### Problem to work on
Write the records out again, keeping each line exactly as it is.

■ ■ ■

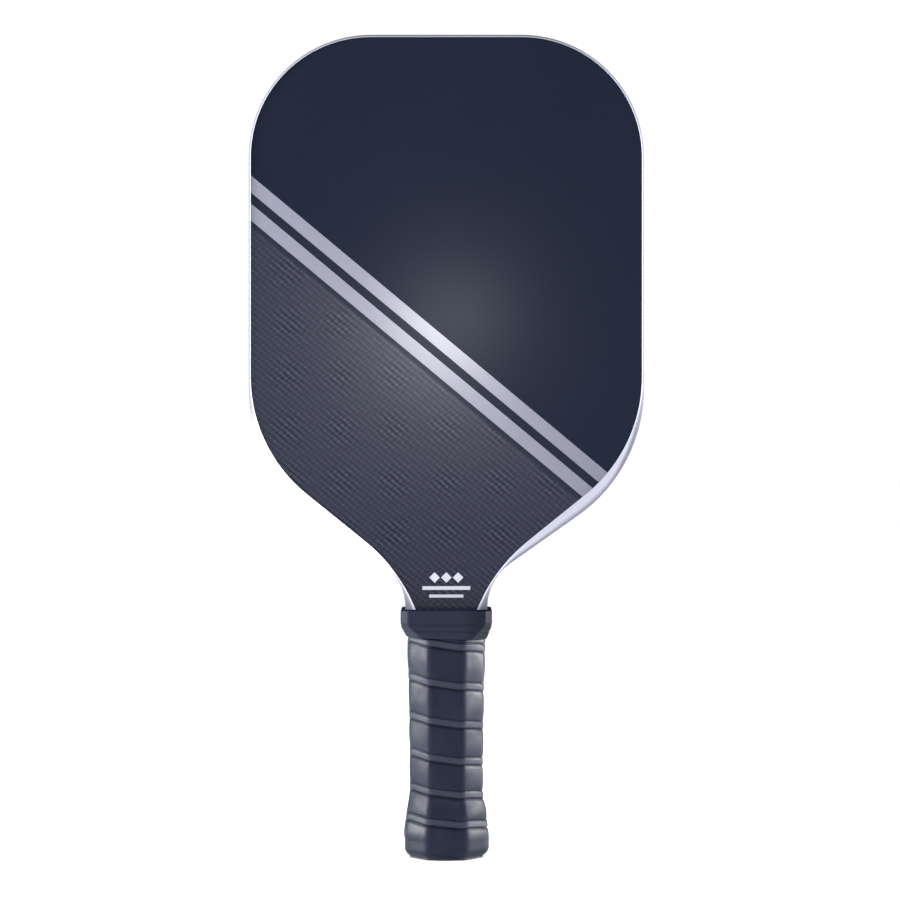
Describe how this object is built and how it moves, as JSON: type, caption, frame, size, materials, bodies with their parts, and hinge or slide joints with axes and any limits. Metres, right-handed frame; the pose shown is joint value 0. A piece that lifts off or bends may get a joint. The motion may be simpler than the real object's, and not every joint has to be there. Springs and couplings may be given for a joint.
{
  "type": "pickleball paddle",
  "caption": "Rigid paddle with a rounded rectangular face, diagonal printed stripes, a pale edge guard and an octagonal wrapped handle with a rubber collar.",
  "frame": {"origin": "middle of the flat end of the handle's butt", "axes": "+Z along the handle to the top of the head; the front playing face looks along -Y; +X to the right seen from the front"},
  "size_m": [0.1954, 0.0348, 0.4064],
  "materials": {
    "film_satin": "smooth satin printed film, dark slate blue",
    "film_weave": "satin film over twill cloth, the weave showing through",
    "film_silver": "silver metallic ink stripe",
    "mark_print": "pale grey ink",
    "carbon_skin": "carbon fibre and epoxy laminate, 0.5 mm",
    "bond_film": "translucent adhesive film",
    "honeycomb": "translucent polypropylene honeycomb",
    "guard_pale": "pale lavender-white moulded edge guard",
    "handle_foam": "rigid structural foam",
    "cap_black": "textured moulded plastic",
    "badge_plain": "plain blank end plate",
    "staple_steel": "plated steel wire",
    "wrap_black": "cushioned synthetic leather grip wrap, satin",
    "tape_black": "thin vinyl tape",
    "collar_rubber": "satin rubber"
  },
  "bodies": {
    "root": {"honeycomb_core": "honeycomb", "front_bond_film": "bond_film", "front_face_skin": "carbon_skin", "front_satin_panel": "film_satin", "front_upper_stripe": "film_silver", "front_stripe_gap": "film_satin", "front_lower_stripe": "film_silver", "front_pinstripe": "film_satin", "front_weave_panel": "film_weave", "front_throat_mark": "mark_print", "handle_front_half": "handle_foam", "back_bond_film": "bond_film", "back_face_skin": "carbon_skin", "back_satin_panel": "film_satin", "back_upper_stripe": "film_silver", "back_stripe_gap": "film_satin", "back_lower_stripe": "film_silver", "back_pinstripe": "film_satin", "back_weave_panel": "film_weave", "back_throat_mark": "mark_print", "handle_back_half": "handle_foam", "edge_guard": "guard_pale", "butt_cap": "cap_black", "butt_cap_staples": "staple_steel", "butt_badge": "badge_plain", "grip_wrap": "wrap_black", "finishing_tape": "tape_black", "grip_collar": "collar_rubber"}
  },
  "joints": []
}
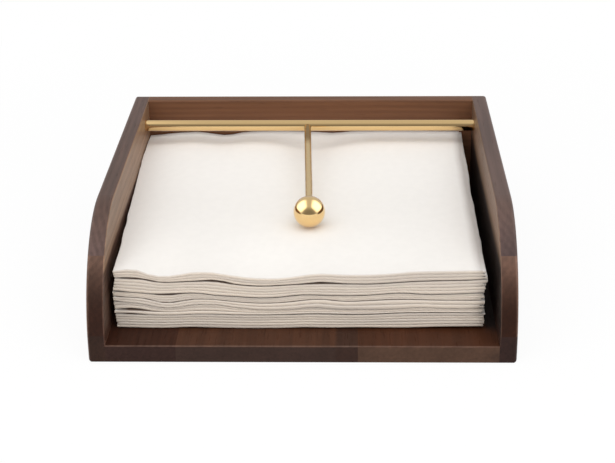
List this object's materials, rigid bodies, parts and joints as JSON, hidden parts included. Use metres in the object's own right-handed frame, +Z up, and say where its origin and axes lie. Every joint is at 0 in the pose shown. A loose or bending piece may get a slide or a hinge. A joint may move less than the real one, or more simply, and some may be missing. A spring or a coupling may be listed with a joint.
{
  "type": "napkin holder",
  "caption": "Square open-fronted walnut tray for folded napkins, with a brass T-bar whose ball-ended arm swings up and rests on the stack.",
  "frame": {"origin": "on the surface that the tray stands on, under the middle of the tray", "axes": "+Z up, +Y towards the closed back of the tray, +X to the right seen from the open front"},
  "size_m": [0.19, 0.19, 0.059],
  "materials": {
    "walnut": "satin",
    "dowel": "matte",
    "brass": "polished",
    "napkin": "matte"
  },
  "bodies": {
    "tray": {"left_side_lower_stave": "walnut", "left_side_middle_stave": "walnut", "left_side_upper_stave": "walnut", "right_side_lower_stave": "walnut", "right_side_middle_stave": "walnut", "right_side_upper_stave": "walnut", "back_lower_stave": "walnut", "back_upper_stave": "walnut", "base_left_stave": "walnut", "base_middle_stave": "walnut", "base_right_stave": "walnut", "dowels_base_left": "dowel", "dowels_base_right": "dowel", "dowels_back_left": "dowel", "dowels_back_right": "dowel", "dowels_base_back": "dowel"},
    "t_bar": {"cross_rod": "brass", "arm": "brass", "ball": "brass"},
    "napkins": {"napkin_bundle_1": "napkin", "napkin_bundle_2": "napkin", "napkin_bundle_3": "napkin", "napkin_bundle_4": "napkin", "napkin_bundle_5": "napkin", "napkin_bundle_6": "napkin", "top_napkin": "napkin"}
  },
  "joints": [
    {"name": "arm_hinge", "type": "hinge", "parent": "tray", "child": "t_bar", "pos_m": [0, 0.0712, 0.0506], "axis": [-1, 0, 0], "range_deg": [0, 150]},
    {"name": "napkin_slide", "type": "slide", "parent": "tray", "child": "napkins", "axis": [0, -1, 0], "range_m": [0, 0.095]}
  ]
}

■ ■ ■

### Task output
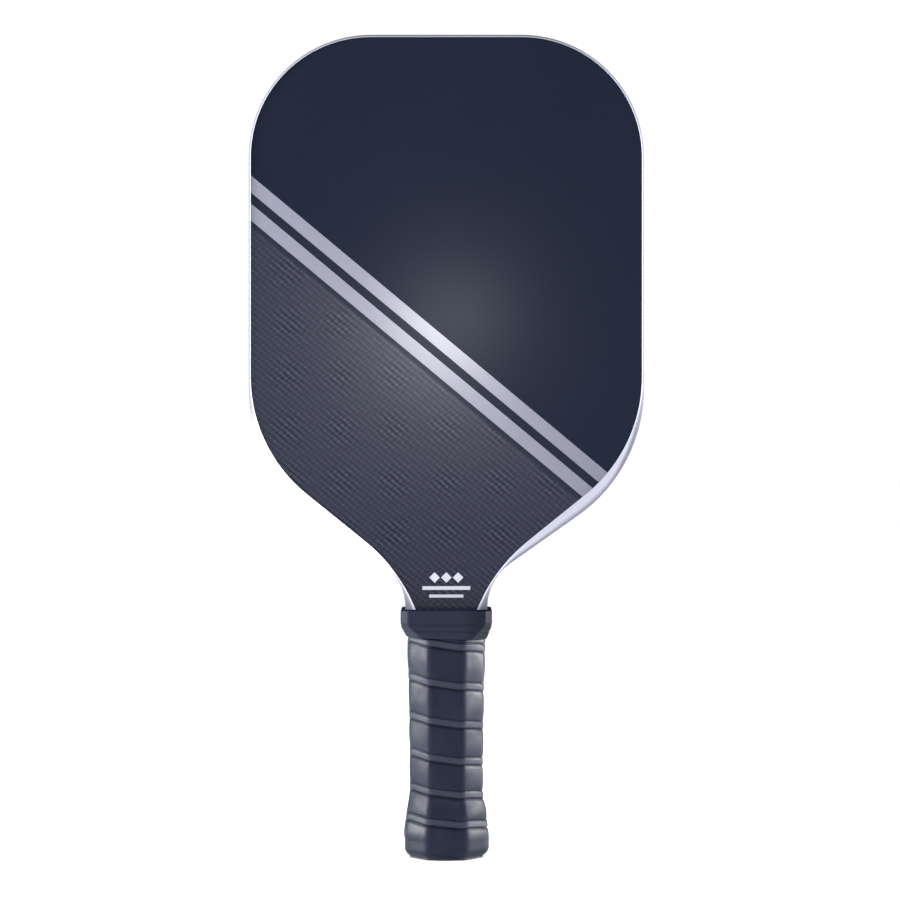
Describe how this object is built and how it moves, as JSON: type, caption, frame, size, materials, bodies with their parts, and hinge or slide joints with axes and any limits. Metres, right-handed frame; the pose shown is joint value 0. A piece that lifts off or bends may get a joint. The motion may be simpler than the real object's, and not every joint has to be there. Springs and couplings may be given for a joint.
{
  "type": "pickleball paddle",
  "caption": "Rigid paddle with a rounded rectangular face, diagonal printed stripes, a pale edge guard and an octagonal wrapped handle with a rubber collar.",
  "frame": {"origin": "middle of the flat end of the handle's butt", "axes": "+Z along the handle to the top of the head; the front playing face looks along -Y; +X to the right seen from the front"},
  "size_m": [0.1954, 0.0348, 0.4064],
  "materials": {
    "film_satin": "smooth satin printed film, dark slate blue",
    "film_weave": "satin film over twill cloth, the weave showing through",
    "film_silver": "silver metallic ink stripe",
    "mark_print": "pale grey ink",
    "carbon_skin": "carbon fibre and epoxy laminate, 0.5 mm",
    "bond_film": "translucent adhesive film",
    "honeycomb": "translucent polypropylene honeycomb",
    "guard_pale": "pale lavender-white moulded edge guard",
    "handle_foam": "rigid structural foam",
    "cap_black": "textured moulded plastic",
    "badge_plain": "plain blank end plate",
    "staple_steel": "plated steel wire",
    "wrap_black": "cushioned synthetic leather grip wrap, satin",
    "tape_black": "thin vinyl tape",
    "collar_rubber": "satin rubber"
  },
  "bodies": {
    "root": {"honeycomb_core": "honeycomb", "front_bond_film": "bond_film", "front_face_skin": "carbon_skin", "front_satin_panel": "film_satin", "front_upper_stripe": "film_silver", "front_stripe_gap": "film_satin", "front_lower_stripe": "film_silver", "front_pinstripe": "film_satin", "front_weave_panel": "film_weave", "front_throat_mark": "mark_print", "handle_front_half": "handle_foam", "back_bond_film": "bond_film", "back_face_skin": "carbon_skin", "back_satin_panel": "film_satin", "back_upper_stripe": "film_silver", "back_stripe_gap": "film_satin", "back_lower_stripe": "film_silver", "back_pinstripe": "film_satin", "back_weave_panel": "film_weave", "back_throat_mark": "mark_print", "handle_back_half": "handle_foam", "edge_guard": "guard_pale", "butt_cap": "cap_black", "butt_cap_staples": "staple_steel", "butt_badge": "badge_plain", "grip_wrap": "wrap_black", "finishing_tape": "tape_black", "grip_collar": "collar_rubber"}
  },
  "joints": []
}
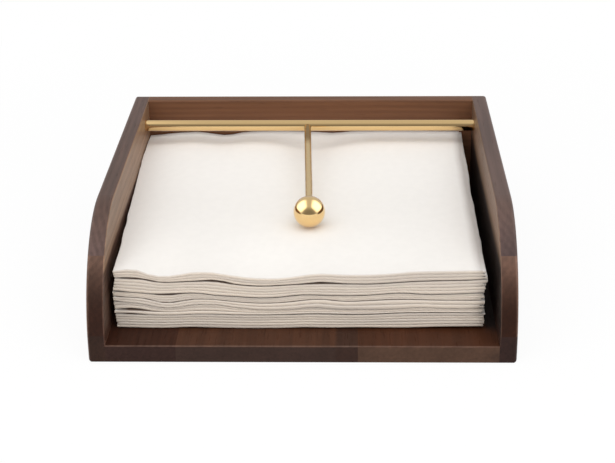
List this object's materials, rigid bodies, parts and joints as JSON, hidden parts included. Use metres in the object's own right-handed frame, +Z up, and say where its origin and axes lie. Every joint is at 0 in the pose shown. A loose or bending piece may get a slide or a hinge. A joint may move less than the real one, or more simply, and some may be missing. A spring or a coupling may be listed with a joint.
{
  "type": "napkin holder",
  "caption": "Square open-fronted walnut tray for folded napkins, with a brass T-bar whose ball-ended arm swings up and rests on the stack.",
  "frame": {"origin": "on the surface that the tray stands on, under the middle of the tray", "axes": "+Z up, +Y towards the closed back of the tray, +X to the right seen from the open front"},
  "size_m": [0.19, 0.19, 0.059],
  "materials": {
    "walnut": "satin",
    "dowel": "matte",
    "brass": "polished",
    "napkin": "matte"
  },
  "bodies": {
    "tray": {"left_side_lower_stave": "walnut", "left_side_middle_stave": "walnut", "left_side_upper_stave": "walnut", "right_side_lower_stave": "walnut", "right_side_middle_stave": "walnut", "right_side_upper_stave": "walnut", "back_lower_stave": "walnut", "back_upper_stave": "walnut", "base_left_stave": "walnut", "base_middle_stave": "walnut", "base_right_stave": "walnut", "dowels_base_left": "dowel", "dowels_base_right": "dowel", "dowels_back_left": "dowel", "dowels_back_right": "dowel", "dowels_base_back": "dowel"},
    "t_bar": {"cross_rod": "brass", "arm": "brass", "ball": "brass"},
    "napkins": {"napkin_bundle_1": "napkin", "napkin_bundle_2": "napkin", "napkin_bundle_3": "napkin", "napkin_bundle_4": "napkin", "napkin_bundle_5": "napkin", "napkin_bundle_6": "napkin", "top_napkin": "napkin"}
  },
  "joints": [
    {"name": "arm_hinge", "type": "hinge", "parent": "tray", "child": "t_bar", "pos_m": [0, 0.0712, 0.0506], "axis": [-1, 0, 0], "range_deg": [0, 150]},
    {"name": "napkin_slide", "type": "slide", "parent": "tray", "child": "napkins", "axis": [0, -1, 0], "range_m": [0, 0.095]}
  ]
}